I've never seen this before. I just had to pick up this paperback book because it has tikis on the cover and it sounds so weird.
Shuttle Down by Lee Correy circa 1981

I wasn't familiar with this one, but wow, talk about a product of its time:

the Space Shuttle Atlantis launches on a polar orbit flight from Vandenberg Air Force Base in Southern California. During the launch, the main engines cut off prematurely and the Shuttle is forced to make an emergency landing on Rapa Nui, better known to most of the world as Easter Island.[2]

Landing is just the start of the problems for NASA, who now have to deal with the immense technological challenge of getting the Shuttle back home. Problems include lack of documents for the astronauts and shuttle, bringing in the crane that's used to lift the Shuttle onto the specially modified 747 that carries it, widening the runway to accommodate the 747, building turn-arounds on the runway so that it can turn and take off again, bringing in fuel for the plane and many, many other problems.

VANDERBERG for crying out loud! Not many folks remember the shuttles were planned to launch from there into polar orbits (Cold War stuffs). And in the book, the Soviets were trying to steal the wayward shuttle as well. Sounds similar to a spate to espionage/technothrillers that were popular at the time.

This was a real plan back in the early days of the shuttle program. I’m heading for the island next spring!! I’m as big a fan of the space program as I am of Tiki so it’s a double win in my book.

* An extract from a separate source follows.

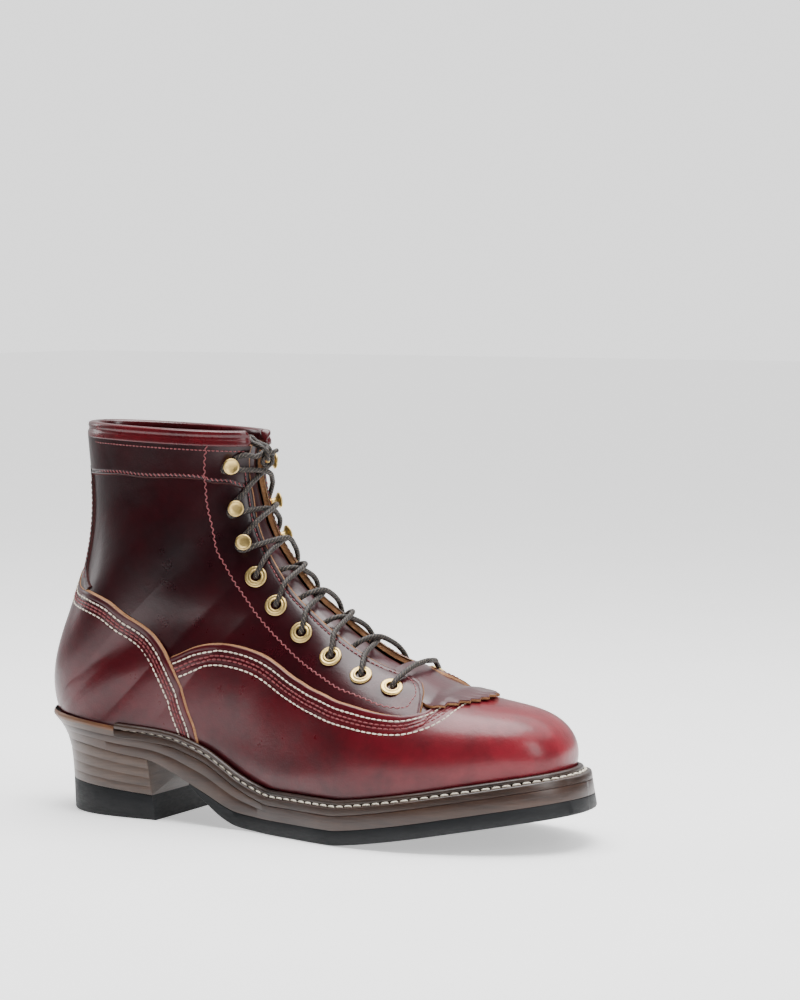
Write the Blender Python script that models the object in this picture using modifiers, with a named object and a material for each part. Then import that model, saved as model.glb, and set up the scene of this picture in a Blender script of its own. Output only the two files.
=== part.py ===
"""Logger boot, right foot: leather upper laced to the toe, leather and rubber sole, stacked heel.

X runs heel to toe, Y from the outer (lateral) side to the inner (medial) side, Z up from the floor.
All sizes are metres. Tables hold shares of the named sizes, one row for each section.
"""
import math

import bmesh
import bpy
import numpy as np
from mathutils import Vector

# Driving sizes of the boot
SOLE_LENGTH = 0.3040
BALL_WIDTH = 0.1100
HEEL_RISE = 0.0306
TOE_SPRING = 0.0185
RUBBER_THICKNESS = 0.0075
MIDSOLE_THICKNESS = 0.0072
WELT_THICKNESS = 0.0040
SHAFT_HEIGHT = 0.1532
INSTEP_HEIGHT = 0.0950
UPPER_WALL = 0.0026
OVERLAY = 0.0016
CLEARANCE = 0.0003
CURVED_GAP = 0.0005
OVERLAY_GAP = 0.0007
LIP_HEIGHT = 0.0032
LIP_WIDTH = 0.0024
LIP_LEAN = 0.0010
WELT_EDGE = 0.0008
INSOLE_PROUD = 0.0020
TONGUE_THICKNESS = 0.0026
KILTIE_THICKNESS = 0.0014
ROLL_HEIGHT = 0.0062
ROLL_WIDTH = 0.0056
RAND_HEIGHT = 0.0036
LIFT_THICKNESS = 0.0180
LIFT_SLOPE = 0.28
HEEL_TAPER = 0.0140
FITTING_SIDES = 10

# Where pieces start and stop along the sole, as shares of its length from the heel
HEEL_BREAST = 0.240
BREAST_LEAN = 0.016
RUBBER_START = 0.325
WELT_START = 0.180
STATION_GAP = 0.015
EYELET_DIAMETER = 0.0112
EYELET_BORE = 0.0052
EYELET_PROUD = 0.0012
HOOK_HEAD = 0.0082
HOOK_STEM = 0.0034
HOOK_REACH = 0.0066
EYELET_BARREL = 0.0005
LACE_DIAMETER = 0.0028
LACE_SINK = 0.90
LACE_PRESS = 0.0003

# Half widths of the sole: an ellipse in plan times these shares of the ball width
OUTLINE = {
    "share": (0.00, 0.05, 0.12, 0.20, 0.30, 0.42, 0.52, 0.62, 0.70, 0.78, 0.86, 0.93, 1.00),
    "lateral": (0.660, 0.580, 0.505, 0.425, 0.355, 0.352, 0.420, 0.508, 0.553, 0.585, 0.600, 0.615, 0.660),
    "medial": (0.660, 0.580, 0.500, 0.412, 0.330, 0.303, 0.345, 0.432, 0.530, 0.602, 0.655, 0.700, 0.740),
}

# Inset from the sole's edge to the feather line, where the upper meets the sole, and how much more
# room the lip leaves where the upper bulges over it
FEATHER = {
    "share": (0.00, 0.04, 0.15, 0.24, 0.45, 0.65, 0.85, 1.00),
    "inset": (0.0060, 0.0060, 0.0058, 0.0064, 0.0085, 0.0100, 0.0106, 0.0108),
    "ease": (0.0009, 0.0009, 0.0001, 0.0002, 0.0007, 0.0006, 0.0007, 0.0012),
}

# Side view of the sole. rise: share of the heel's rise. spring: share of the toe spring.
# thicker: extra leather in the arch, as a share of the midsole. rubber: share of its thickness.
SOLE_SIDE = {
    "share": (0.00, 0.10, 0.19, 0.24, 0.29, 0.32, 0.355, 0.388, 0.42, 0.45, 0.49,
              0.55, 0.62, 0.66, 0.70, 0.75, 0.84, 0.93, 1.00),
    "rise": (1.000, 0.958, 0.876, 0.843, 0.776, 0.696, 0.575, 0.395, 0.206, 0.085, 0.000,
             0.000, 0.000, 0.000, 0.000, 0.000, 0.000, 0.000, 0.000),
    "thicker": (0.00, 0.05, 0.20, 0.32, 0.75, 0.98, 1.10, 1.00, 0.68, 0.30, 0.00,
                0.00, 0.00, 0.00, 0.00, 0.00, 0.00, 0.00, 0.00),
    "spring": (0.00, 0.00, 0.00, 0.00, 0.00, 0.00, 0.00, 0.00, 0.00, 0.00, 0.00,
               0.00, 0.00, 0.07, 0.17, 0.31, 0.58, 0.83, 1.00),
    "rubber": (0.12, 0.12, 0.12, 0.12, 0.12, 0.12, 0.62, 0.92, 1.00, 1.00, 1.00,
               1.00, 1.00, 1.00, 1.00, 1.00, 1.00, 1.00, 1.00),
}
EDGE_FLARE = 1.25

# Sections of the upper, from the toe's tip round the heel and up to the collar.
# base, front: where a ring leaves the sole and where it ends on the ridge, shares of the foot.
# instep: ridge height over the sole. shaft: way from instep to collar. back: height of the ring's
# rear point on the shaft. lean: where along the ring its width is read from the foot's plan.
# widest: height of the widest point. crown, side: roundness above and below it.
# out: overhang past the feather line. girth: width against the foot's plan.
RINGS = {
    "row": tuple(range(24)),
    "base": (1.000, 0.9975, 0.988, 0.971, 0.941, 0.900, 0.848, 0.785, 0.712, 0.633, 0.546, 0.449,
             0.345, 0.234, 0.130, 0.054, 0.012, 0.000, -0.0140, -0.0055, 0.0190, 0.0450, 0.0665, 0.0530),
    "front": (1.000, 1.003, 1.0045, 0.995, 0.972, 0.931, 0.875, 0.816, 0.754, 0.695, 0.636, 0.581,
              0.529, 0.487, 0.452, 0.428, 0.416, 0.409, 0.404, 0.399, 0.397, 0.397, 0.400, 0.406),
    "instep": (0.000, 0.053, 0.121, 0.187, 0.264, 0.334, 0.387, 0.452, 0.560, 0.677, 0.779, 0.884,
               1.000, 1.000, 1.000, 1.000, 1.000, 1.000, 1.000, 1.000, 1.000, 1.000, 1.000, 1.000),
    "shaft": (0.000, 0.000, 0.000, 0.000, 0.000, 0.000, 0.000, 0.000, 0.000, 0.000, 0.000, 0.000,
              0.000, 0.142, 0.296, 0.438, 0.543, 0.630, 0.710, 0.784, 0.852, 0.907, 0.957, 1.000),
    "back": (0.000, 0.000, 0.000, 0.000, 0.000, 0.000, 0.000, 0.000, 0.000, 0.000, 0.000, 0.000,
             0.000, 0.000, 0.000, 0.000, 0.000, 0.000, 0.090, 0.200, 0.335, 0.495, 0.720, 1.000),
    "lean": (0.00, 0.00, 0.00, 0.00, 0.10, 0.20, 0.30, 0.30, 0.30, 0.30, 0.30, 0.30,
             0.30, 0.32, 0.34, 0.36, 0.38, 0.40, 0.44, 0.46, 0.48, 0.50, 0.50, 0.50),
    "widest": (0.10, 0.12, 0.16, 0.20, 0.24, 0.26, 0.27, 0.27, 0.27, 0.27, 0.27, 0.27,
               0.27, 0.28, 0.30, 0.31, 0.32, 0.34, 0.40, 0.44, 0.46, 0.48, 0.50, 0.50),
    "crown": (2.0, 2.0, 2.1, 2.2, 2.3, 2.3, 2.25, 2.2, 2.2, 2.25, 2.3, 2.35,
              2.35, 2.3, 2.25, 2.2, 2.2, 2.2, 2.15, 2.1, 2.1, 2.1, 2.1, 2.15),
    "side": (2.2, 2.2, 2.2, 2.3, 2.4, 2.4, 2.4, 2.4, 2.4, 2.4, 2.4, 2.4,
             2.4, 2.4, 2.3, 2.3, 2.3, 2.3, 2.2, 2.2, 2.2, 2.2, 2.2, 2.2),
    "out": (0.0000, 0.0006, 0.0012, 0.0016, 0.0018, 0.0018, 0.0018, 0.0018, 0.0018, 0.0018, 0.0018, 0.0018,
            0.0018, 0.0020, 0.0022, 0.0024, 0.0026, 0.0028, 0.0030, 0.0028, 0.0020, 0.0010, 0.000, 0.000),
    "girth": (1.00, 1.00, 1.00, 1.00, 1.00, 1.00, 1.00, 1.00, 1.00, 1.00, 1.00, 1.00,
              0.99, 0.98, 0.97, 0.96, 0.96, 0.96, 0.96, 0.95, 0.94, 0.92, 0.90, 0.92),
}
COLLAR_FRONT = 0.970
INSTEP_ROW = 12
HEEL_ROW = 17
LAST_ROW = 23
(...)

https://www.latimes.com/archives/la-xpm-1985-06-30-mn-70-story.html

Just like the TAL sites for the KSC-based launches, the landing runways were primarily to save the crew. NASA never did really solve the logistics behind getting a shuttle back from the TAL sites. You would have to disassemble, ship and re-assemble a MDM (mate/de-mate) structure to get it on the 747 in the first place. And then all the TAL sites were beyond the range of the fully-loaded 747. There were 747s that were modified for in-flight refueling, but NASA never made the modifications to their ferry aircraft and they certainly didn't test refueling with a shuttle sitting atop the plane!

Then you have to factor in the weather. Very often, the ferry flights back from California were often detoured to Texas or other locations due to bad weather. A trans-oceanic flight would have no margin for weather issues.

A boat was the next obvious solution, but the issues around getting the shuttle to an actual port and loading/off-loading were never actually addressed as well.

I had a friend who was in charge of setting up the MSBLS (microwave scanning beam landing system) for the TAL sites and he admitted there was a lot of "we'll deal with it when it happens" surrounding the whole thing.

And don't even get me started on the hand-waving surrounding the whole RTLS (return to launch site) protocol!

[ Edited by: TikiHardBop 2019-05-11 09:37 ]

Growing up on the Space Coast, I remember reading the novel and that it created something a stir in the local area. I found this thread that covers some of the background of the author as well as some of the technical hurdles around getting a shuttle back from a TAL site:

https://forum.nasaspaceflight.com/index.php?topic=44185.0

A

On 2019-05-10 16:30, 8FT Tiki wrote:
I've never seen this before. I just had to pick up this paperback book because it has tikis on the cover and it sounds so weird.
Shuttle Down by Lee Correy circa 1981

Cool how the cover illo traces directly to Aku Aku - it's like recognizing old friends!

(Images taken from online sources, since I'm much lazier than the illustrator was!)